Bruce Lilly <blilly(_at_)verizon(_dot_)net> writes:
RFC 1036's title is "Standard for Interchange of USENET Messages".
While it has no standing as an Internet Standard it certainly claims to
be a standard, and moreover it is current and is THE RFC addressing
message format w.r.t. Usenet (RFC 850 having been superseded by 1036,
and 1036 not having been amended or superseded).
You're simply wrong about this.
There is no standard document governing the message format of Usenet.
There is one obsolete informational RFC that does not agree with current
practice, and an effort to write a standard which is completely stalled.
Presenting the obsolete informational RFC as a standard because it
contains the word "standard" in the title and no one has yet written
anything better is not doing anyone any favors.
As a self-proclaimed standard for message format, and with a number of
discrepancies with other message format RFCs, 1036 presents a problem
for implementors; an implementor apparently has the following choices:
a) ignore RFC 1036, which means ignoring Usenet, since 1036 is THE RFC
dealing with Usenet message format
This is simply nonsensical garbage. The world does not magically stop
working when you don't have an RFC to work from.

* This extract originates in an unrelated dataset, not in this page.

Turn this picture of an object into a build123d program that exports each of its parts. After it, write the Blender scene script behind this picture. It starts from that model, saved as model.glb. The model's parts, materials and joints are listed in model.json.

b) take 1036 into account, which imposes structure on the supposedly
unstructured Subject field
c) pick and choose bits and pieces from the various standards
It's incomprehensible to me how you can omit the choice that essentially
all Usenet implementors actually take, which is:
d) write code which works with the Usenet messages in the wild and
follows commonly accepted best practice, using RFC 1036 as one of many
guides but not giving it all that much weight
Whether you think this is a viable choice or not, it clearly is because
this is what people actually do. Reality is at odds with your opinions.